1996 – Chypre

Je quitte la France, laissant tout derrière moi : mes repères, mes habitudes, mon confort. Destination, Chypre. Ce pays, que je n’avais pas choisi au départ, m’était venu à l’esprit à la suite d’une rencontre fortuite, quelques mois auparavant, avec une jeune femme qui y vivait. Après une semaine et quelques péripéties, le hasard, si tant est qu’il existe, me mène chez un couple de Belges installés sur l’île. Une famille chaleureuse, accueillante, avec trois grands enfants. L’un d’eux, leur fille cadette Popy, vivait encore sous leur toit. Une chance inespérée pour moi : je ne parle pas un mot de grec, et mon anglais se résume à trois expressions maladroites. Les semaines passent. Peu à peu, je m’ouvre à cette nouvelle vie et l’anglais commence à m’être plus familier.
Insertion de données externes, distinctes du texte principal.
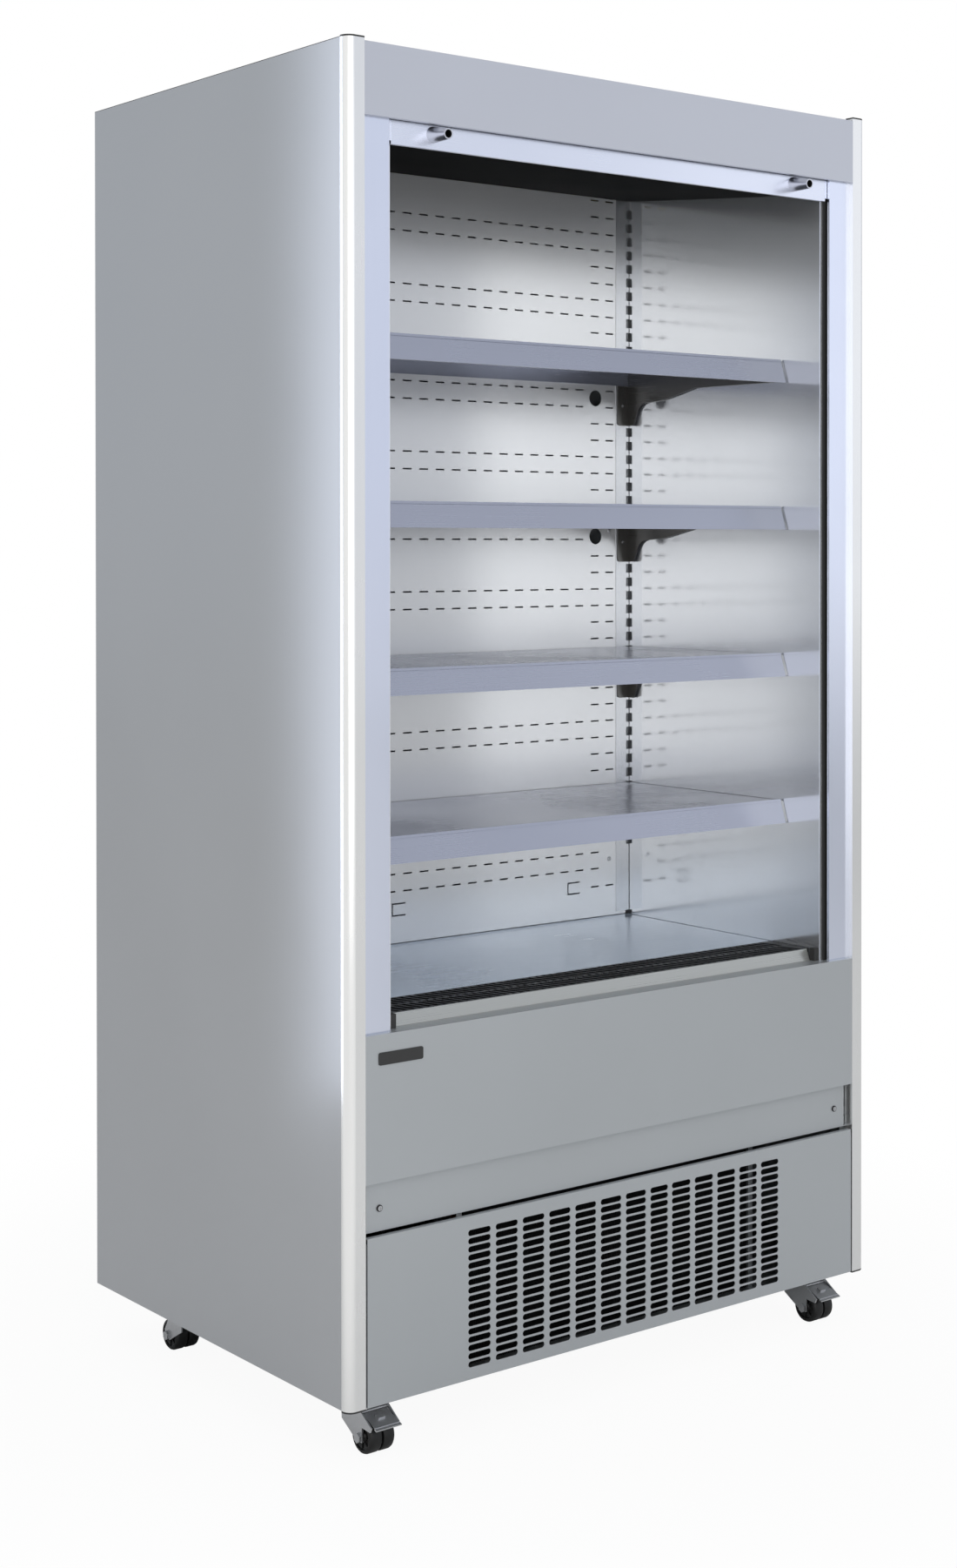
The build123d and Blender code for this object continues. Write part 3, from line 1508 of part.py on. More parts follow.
def evaporator_fan():
    """Fan that draws the return air into the coil."""
    return fan_wheel(
        0, coil_fan_front(), coil_fan_z(), COIL_FAN_DIA, COIL_HUB_DIA, FAN_HUB_LENGTH, FAN_SHAFT_DIA
    )


# ---- castors ------------------------------------------------------------------
def swivel_depth(row):
    """Depth of the swivel axis: the wheels trail away from the body's middle."""
    return FRONT_AXLE_DEPTH + TRAIL if row < 0 else REAR_AXLE_DEPTH - TRAIL


def axle_depth(row):
    """Depth of the wheel axle at rest."""
    return FRONT_AXLE_DEPTH if row < 0 else REAR_AXLE_DEPTH


def caster_plate(side, row):
    """Top plate bolted under the body, with the swivel bolt through it."""
    width, depth, thick = CASTER_PLATE
    x = side * WHEEL_X
    d = swivel_depth(row)
    plate = slab(
        x - width / 2, x + width / 2, d - depth / 2, d + depth / 2,
        BODY_BOTTOM - thick, BODY_BOTTOM,
    )
    low = FORK_TOP - FORK_PLATE
    return plate + rod_z(x, d, low, BODY_BOTTOM, SWIVEL_BOLT_DIA)


def caster_plates():
    """All four castor plates."""
    return group(*[caster_plate(side, row) for row in (-1, 1) for side in (-1, 1)])


def caster_fork(side, row):
    """Fork with a swivel head, two side plates, an axle bolt and nuts."""
    x = side * WHEEL_X
    swivel = swivel_depth(row)
    axle = axle_depth(row)
    lead = row
    axle_z = WHEEL_DIA / 2
    inner = WHEEL_WIDTH / 2 + FORK_GAP
    outer = inner + FORK_PLATE
    bore = SWIVEL_BOLT_DIA + 2 * AXLE_BORE_GAP
    top = BODY_BOTTOM - CASTER_PLATE[2] - FIT
    head = rod_z(x, swivel, FORK_TOP, top, SWIVEL_DIA)
    bridge = slab(
        x - outer,
        x + outer,
        swivel - SWIVEL_DIA / 2,
        swivel + SWIVEL_DIA / 2,
        FORK_TOP - FORK_PLATE,
        FORK_TOP,
    )
    fork = head + bridge
    back = swivel - lead * SWIVEL_DIA / 2
    front = swivel + lead * SWIVEL_DIA / 2
    lug, under = FORK_AXLE_LUG
    outline = [
        (back, FORK_TOP),
        (front, FORK_TOP),
        *[(axle + lead * reach, z) for reach, z in (FRONT_CHEEK if row < 0 else REAR_CHEEK)],
        (axle + lead * lug, axle_z - under),
        (axle - lead * lug, axle_z - under),
        (back, FORK_HEEL_Z),
    ]
    for cheek in (-1, 1):
        fork += prism_along_x(outline, x + cheek * inner, x + cheek * outer)
    fork += rod_x(x - outer, x + outer, axle, axle_z, AXLE_DIA)
    nut = RegularPolygon(NUT_ACROSS / 2, 6, major_radius=False)
    for cheek in (-1, 1):
        start = outer if cheek > 0 else -outer - NUT_LENGTH
        fork += Pos(x + start, y_at(axle), axle_z) * Rot(0, 90, 0) * extrude(nut, NUT_LENGTH)
    fork -= rod_z(x, swivel, FORK_TOP - FORK_PLATE, top, bore)
    if row < 0:
        pivot = axle + lead * PEDAL_PIVOT_LEAD
        fork -= rod_x(x - outer, x + outer, pivot, PEDAL_PIVOT_Z, PEDAL_PIN_DIA + 2 * PEDAL_PIN_GAP)
    return fork


def caster_wheel(side, row):
    """Twin wheel: rounded treads with a groove between them and a bore."""
    x = side * WHEEL_X
    d = axle_depth(row)
    z = WHEEL_DIA / 2
    wheel = rod_x(x - WHEEL_WIDTH / 2, x + WHEEL_WIDTH / 2, d, z, WHEEL_DIA)
    wheel = fillet(wheel.edges().filter_by(GeomType.CIRCLE), WHEEL_EDGE)
    groove = rod_x(x - WHEEL_GROOVE / 2, x + WHEEL_GROOVE / 2, d, z, WHEEL_DIA)
    core = rod_x(
        x - WHEEL_GROOVE / 2, x + WHEEL_GROOVE / 2, d, z, WHEEL_DIA - 2 * WHEEL_EDGE
    )
    wheel -= groove - core
    bore = AXLE_DIA + 2 * AXLE_BORE_GAP
    return wheel - rod_x(x - WHEEL_WIDTH, x + WHEEL_WIDTH, d, z, bore)


def brake_pedal(side):
    """Sloping foot plate with a nib and a lip, on a pin through the fork."""
    x = side * WHEEL_X
    d = axle_depth(-1) - PEDAL_PIVOT_LEAD
    plate = Box(PEDAL_WIDTH, PEDAL_LENGTH, PEDAL_THICK, align=(Align.CENTER, Align.MAX, Align.CENTER))
    lip = Pos(0, -PEDAL_LENGTH, 0) * Box(
        PEDAL_WIDTH + 2 * PEDAL_LIP_OVER, PEDAL_LIP, PEDAL_THICK, align=(Align.CENTER, Align.MAX, Align.MAX)
    )
    nib_w, nib_l, nib_h = PEDAL_NIB
    nib = Pos(0, -PEDAL_LENGTH / 2, PEDAL_THICK / 2) * Box(
        nib_w, nib_l, nib_h, align=(Align.CENTER, Align.CENTER, Align.MIN)
    )
    pedal = plate + lip + nib
    pedal += Rot(0, 90, 0) * Cylinder(PEDAL_PIN_DIA / 2, PEDAL_WIDTH)
    pedal = Pos(x, y_at(d), PEDAL_PIVOT_Z) * Rot(PEDAL_SLOPE, 0, 0) * pedal
    reach = WHEEL_WIDTH / 2 + FORK_GAP + FORK_PLATE
    pin = rod_x(x - reach, x + reach, d, PEDAL_PIVOT_Z, PEDAL_PIN_DIA)
    return pedal + pin


# ---- the nodes ----------------------------------------------------------------
def build_nodes():
    """Every named sub-part, in the order from the carcass to the castors."""
    nodes = {
        "base_frame": group(base_pan(), machine_frame(), compartment_ceiling()),
        "left_side_panel": side_panel(-1),
        "right_side_panel": side_panel(1),
        "foam_insulation": foam_insulation(),
        "rear_cover": rear_cover(),
        "top_cover": top_cover(),
        "left_corner_post": corner_post(-1),
        "right_corner_post": corner_post(1),
        "post_end_caps": post_end_caps(),
        "fascia_panel": fascia_panel(),
        "front_frames": group(front_frame(-1), front_frame(1)),
        "front_panel": front_panel(),
        "service_strip": service_strip(),
        "service_strip_screws": service_strip_screws(),
        "vent_panel": vent_panel(),
        "blank_plate": blank_plate(),
        "inner_walls": inner_walls(),
        "duct_wall": duct_wall(),
        "upper_back_panel": upper_back_panel(),
        "main_back_panel": main_back_panel(),
        "lower_duct_panel": lower_duct_panel(),
        "shelf_uprights": shelf_uprights(),
        "canopy_panel": canopy_panel(),
        "air_outlet_grille": air_outlet_grille(),
        "shelf_brackets": shelf_brackets(),
        "deck_panel": deck_panel(),
        "deck_supports": deck_supports(),
        "air_return_grille": air_return_grille(),
        "front_sill": front_sill(),
        "sill_end_blocks": sill_end_blocks(),
        "blind_cassette": blind_cassette(),
        "blind_roller": blind_roller(),
        "blind_curtain": blind_curtain(),
        "blind_bar": blind_bar(),
        "blind_knobs": blind_knobs(),
        "blind_guides": blind_guides(),
        "condenser": condenser(),
        "condenser_fan_shroud": condenser_fan_shroud(),
        "condenser_fan": condenser_fan(),
        "compressor": compressor(),
        "condensate_drain": group(condensate_tray(), drain_pipe()),
        "control_box": control_box(),
        "evaporator": evaporator(),
        "evaporator_fan_plate": evaporator_fan_plate(),
        "evaporator_fan": evaporator_fan(),
        "caster_plates": caster_plates(),
    }
    for number, level in enumerate(shelf_levels(), start=1):
        nodes[f"shelf_{number}"] = shelf(level)
    for row, end in ((-1, "front"), (1, "rear")):
        for side, hand in ((-1, "left"), (1, "right")):
            nodes[f"{end}_{hand}_fork"] = caster_fork(side, row)
            nodes[f"{end}_{hand}_wheel"] = caster_wheel(side, row)
    nodes["left_brake_pedal"] = brake_pedal(-1)
    nodes["right_brake_pedal"] = brake_pedal(1)
    return nodes


def main():
    """Write one STEP file for each node."""
    os.makedirs("parts", exist_ok=True)
    for name, shape in build_nodes().items():
        export_step(shape, f"parts/{name}.step")


if __name__ == "__main__":
    main()
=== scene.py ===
"""Looks of an open multideck display fridge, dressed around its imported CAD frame.

Metres, in the frame of the CAD: +X is the right-hand side seen from the front,
-Y is the front, +Z is up and the floor is at Z = 0.
"""

import json
import logging
import math
from dataclasses import dataclass
from enum import Enum
from typing import Callable, Iterable, Sequence

import bmesh
import bpy
from mathutils import Matrix, Vector

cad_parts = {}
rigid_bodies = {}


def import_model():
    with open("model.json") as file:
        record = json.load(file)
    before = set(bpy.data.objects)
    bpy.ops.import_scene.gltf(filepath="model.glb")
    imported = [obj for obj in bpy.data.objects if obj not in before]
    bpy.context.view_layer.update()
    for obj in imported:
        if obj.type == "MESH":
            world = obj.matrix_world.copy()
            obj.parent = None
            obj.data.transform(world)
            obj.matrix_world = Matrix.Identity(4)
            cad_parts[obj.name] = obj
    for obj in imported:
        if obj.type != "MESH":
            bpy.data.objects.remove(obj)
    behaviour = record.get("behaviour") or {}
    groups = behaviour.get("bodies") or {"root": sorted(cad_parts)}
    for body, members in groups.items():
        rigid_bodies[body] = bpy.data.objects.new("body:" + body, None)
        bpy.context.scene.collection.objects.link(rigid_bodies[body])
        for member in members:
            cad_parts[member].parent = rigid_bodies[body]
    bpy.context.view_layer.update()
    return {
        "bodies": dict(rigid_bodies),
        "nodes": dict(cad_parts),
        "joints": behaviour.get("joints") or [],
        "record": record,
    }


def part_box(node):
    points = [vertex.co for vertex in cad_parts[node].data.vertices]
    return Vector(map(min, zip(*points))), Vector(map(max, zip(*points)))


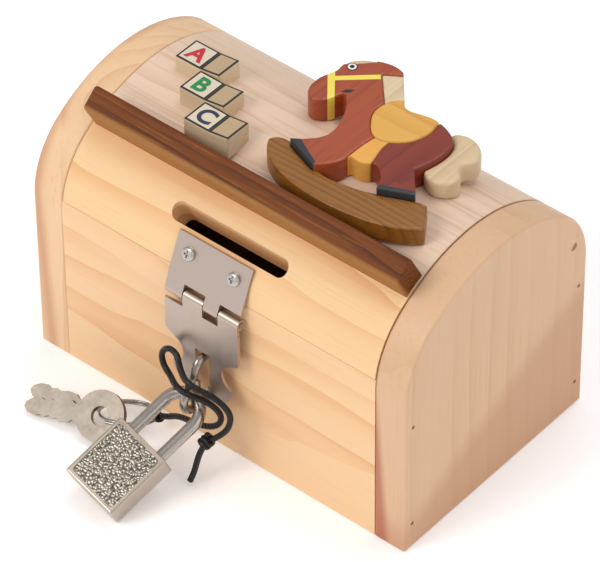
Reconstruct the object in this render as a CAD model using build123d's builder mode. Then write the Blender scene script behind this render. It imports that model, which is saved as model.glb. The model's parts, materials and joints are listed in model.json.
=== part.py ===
from build123d import *

import os
from math import atan2, cos, degrees, pi, radians, sin, sqrt, tan

# Wooden money box in the shape of a treasure chest, with a hasp, a padlock and its keys.
# Millimetres.  X runs along the box, Y from front to back and Z up.  The origin is on the table,
# at the middle of the box's base.

# ---------------------------------------------------------------- driving dimensions
LENGTH = 150.0  # over both end panels
DEPTH = 88.0  # front to back
HEIGHT = 96.0  # table to the crown of the lid
TOP_R = 54.0  # radius over the crown
SHOULDER_R = 30.0  # radius at the front and back shoulders
END_T = 12.0  # end panel thickness
BOARD_T = 7.0  # front and back board thickness
BOTTOM_T = 6.0
EASE = 0.8  # sanded arris of the end panels

SEAM_Z = 65.6  # underside of the lid at the front
SEAM_GAP = 0.2
LID_SIDE_GAP = 0.35  # lid to end panel, each side
LID_LIP = 12.0  # lid thickness at the seam
CEILING_Z = 83.0  # flat inside of the lid
CEILING_HALF = 16.0
PIVOT_Y, PIVOT_Z = 37.2, 69.5  # the lid ends at this height at the back
NOSE_R = 5.4  # rounded back edge of the lid, centred on the pins
PIN_R = 1.5
PIN_BORE_R = 1.56
PIN_OUT = 0.8  # pin head below the end panel's face
PIN_IN = 50.0  # inner end of each pin, from the middle of the box
BACK_TOP_Z = 63.4

BRAD_R = 0.7
BRAD_LENGTH = 22.0  # depth of a brad's hole
BRAD_SHORT = 0.6  # how far each end of a brad stops short of its hole's ends
BRAD_Y = DEPTH / 2 - BOARD_T / 2
BRAD_HEIGHTS = (10.0, 51.0)

SLOT_LENGTH = 45.6
SLOT_WIDTH = 5.8
SLOT_Y = -36.7
SLOT_LEAN = 25.0  # degrees between the slot's walls and upright
SLOT_REACH = 30.0  # more than the lid's thickness

STRIP_ANGLE = 27.5  # place of the strip on the crown, from the top
STRIP_W = 8.2
STRIP_FRONT_H = 10.5
STRIP_BACK_H = 12.4
STRIP_FOOT = 2.0  # the strip's section starts this far inside the crown, before the crown is cut out

DECOR_BASE_Z = 94.6
BLOCK_TOP_Z = 101.7
BLOCK_PITCH = 10.3
BLOCK_FACE = 10.2
BLOCK_SIDE = 6.9
HORSE_TOP_Z = 104.0
TAIL_TOP_Z = 102.2
ROCKER_TOP_Z = 101.5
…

Un soir, alors que nous discutions tranquillement, Popy me confie une expérience étrange qu’elle a vécu il y a quelque temps. Elle semblait encore troublée, et surtout frustrée de ne pas avoir compris ce qui lui était réellement arrivé. Mais moi, dès ses premiers mots, je savais. Je comprenais immédiatement la nature de son aventure.
Avant de vous révéler ce que je lui ai dit, laissez-moi vous raconter le déroulement de son histoire.

Popy était au cimetière, comme elle le faisait parfois, pour nettoyer la tombe de sa grand-mère. Ce jour-là, alors qu’elle s’affairait dans le silence paisible des lieux, une vieille dame s’approcha doucement d’elle. Elle lui demanda, d’une voix calme, s’il lui serait possible de la ramener à Nicosie, en ville. Sans hésiter, elle accepta. Elle était de nature généreuse et n’y vit rien d’étrange ? du moins, pas encore. Mais rapidement, quelque chose la troubla. La vieille femme portait un vieux manteau démodé, presque d’un autre temps. Une impression étrange. Pendant tout le trajet, la passagère resta silencieuse. Arrivée dans le centre de Nicosie, en pleine circulation, au beau milieu des voitures et du tumulte de la ville, la vieille dame ouvrit brusquement la portière. Mais attendez ! C’est dangereux ! cria Popy, affolée. Elle la supplia de rester, de ne pas sortir de la voiture, mais la femme ne répondit pas, ne la regarda même pas.

Et soudain, elle disparut. Là, en pleine rue, comme volatilisée. Popy, figée, le cœur battant, sentit la panique monter. Elle retourna chez elle, perturbée, bouleversée, incapable d’expliquer ce qu’elle venait de vivre.

Le lendemain, elle me raconta cette aventure. Et dès qu’elle termina, je compris : elle avait pris un fantôme en voiture. Je lui dis alors, sans hésiter : Demain, tu m’emmènes au cimetière. Elle ouvrit de grands yeux, surprise. Mais tu ne sais même pas à quoi elle ressemble ! Je la reconnaîtrai, fais-moi confiance, lui dis-je. Je n’avais aucune explication rationnelle, mais j’ai appris à faire confiance à mon instinct. Le lendemain, sous un ciel clair et silencieux, nous arpentons les allées du cimetière.

Je lui demande de marcher de son côté, de regarder les tombes, de chercher un visage, un regard, quelque chose. Elle hésite. Elle est de nature peureuse et l’idée la trouble, mais elle accepte. Quinze minutes passent. Je continue d’errer entre les pierres tombales, portée par une sensation indéfinissable. Et soudain, je m’arrête, comme guidée. Je me retourne lentement. Là, sur une stèle, une vieille photo en noir et blanc. Le visage d’une femme. Je sais que c’est elle. Je n’ai besoin d’aucune confirmation, mais je l’appelle : Viens voir. Elle s’approche, jette un regard et hurle. C’est elle ! C’est elle ! Son visage devient livide. Elle tremble. J’ai cru qu’elle allait s’évanouir. Il s’en est fallu de peu. Je lui expliquai qu’elle avait transporté dans sa voiture une morte, une âme qui n’appartenait plus à ce monde. Pourquoi elle s’était manifestée ainsi ? Je n’en avais aucune idée. Peut-être cherchait-elle simplement à être reconnue. Certainement, voulait-elle qu’on prie pour elle. Parfois, les esprits errants se manifestent sans but clair, uniquement guidés par un fragment de mémoire ou une émotion inachevée.

Ce n’était pas la première fois que je rencontrais un phénomène de ce genre.